**Written instruction**
Note each line of the listing that contains the string "code", and copy it.

***** Excerpted records

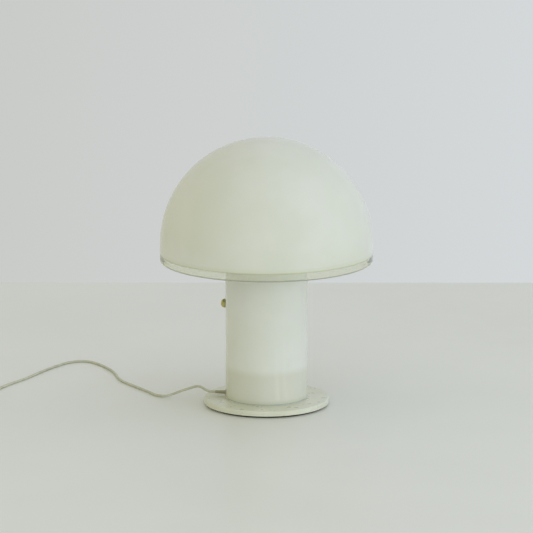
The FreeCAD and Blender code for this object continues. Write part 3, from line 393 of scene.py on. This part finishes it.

**********
***** Excerpted records

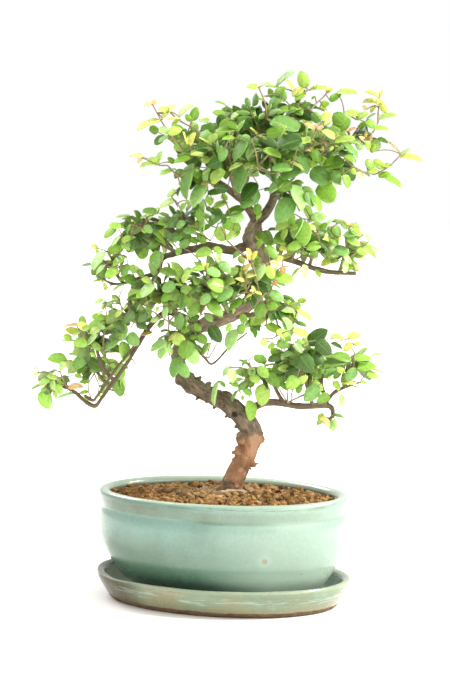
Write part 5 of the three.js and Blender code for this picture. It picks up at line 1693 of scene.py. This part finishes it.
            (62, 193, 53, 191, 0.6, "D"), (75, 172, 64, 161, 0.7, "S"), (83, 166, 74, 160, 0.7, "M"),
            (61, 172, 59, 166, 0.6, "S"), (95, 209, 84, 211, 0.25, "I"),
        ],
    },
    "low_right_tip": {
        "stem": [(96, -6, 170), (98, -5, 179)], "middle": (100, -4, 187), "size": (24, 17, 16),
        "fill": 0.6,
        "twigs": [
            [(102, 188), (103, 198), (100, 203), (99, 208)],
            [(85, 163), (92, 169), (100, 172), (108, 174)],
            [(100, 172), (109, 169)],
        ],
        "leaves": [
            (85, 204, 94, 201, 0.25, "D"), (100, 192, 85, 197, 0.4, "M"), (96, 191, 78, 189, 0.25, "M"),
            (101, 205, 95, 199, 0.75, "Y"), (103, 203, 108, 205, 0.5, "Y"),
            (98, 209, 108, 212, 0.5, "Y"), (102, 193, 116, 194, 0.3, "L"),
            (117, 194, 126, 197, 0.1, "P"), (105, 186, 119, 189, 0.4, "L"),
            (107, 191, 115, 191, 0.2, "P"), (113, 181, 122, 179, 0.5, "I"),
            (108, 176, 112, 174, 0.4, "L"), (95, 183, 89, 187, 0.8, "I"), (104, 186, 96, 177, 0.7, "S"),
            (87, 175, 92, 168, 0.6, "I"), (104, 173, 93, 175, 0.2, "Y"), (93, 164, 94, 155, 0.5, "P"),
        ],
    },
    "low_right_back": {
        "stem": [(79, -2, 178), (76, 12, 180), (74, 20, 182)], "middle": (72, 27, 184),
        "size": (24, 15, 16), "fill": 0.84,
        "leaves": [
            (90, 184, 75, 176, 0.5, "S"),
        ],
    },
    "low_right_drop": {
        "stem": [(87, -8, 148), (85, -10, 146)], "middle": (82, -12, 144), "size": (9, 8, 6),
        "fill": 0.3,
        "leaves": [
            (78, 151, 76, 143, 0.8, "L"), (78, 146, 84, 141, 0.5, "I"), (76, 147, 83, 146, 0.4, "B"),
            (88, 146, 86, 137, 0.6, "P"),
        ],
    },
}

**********

**Output of the exercise**
The FreeCAD and Blender code for this object continues. Write part 3, from line 393 of scene.py on. This part finishes it.
Write part 5 of the three.js and Blender code for this picture. It picks up at line 1693 of scene.py. This part finishes it.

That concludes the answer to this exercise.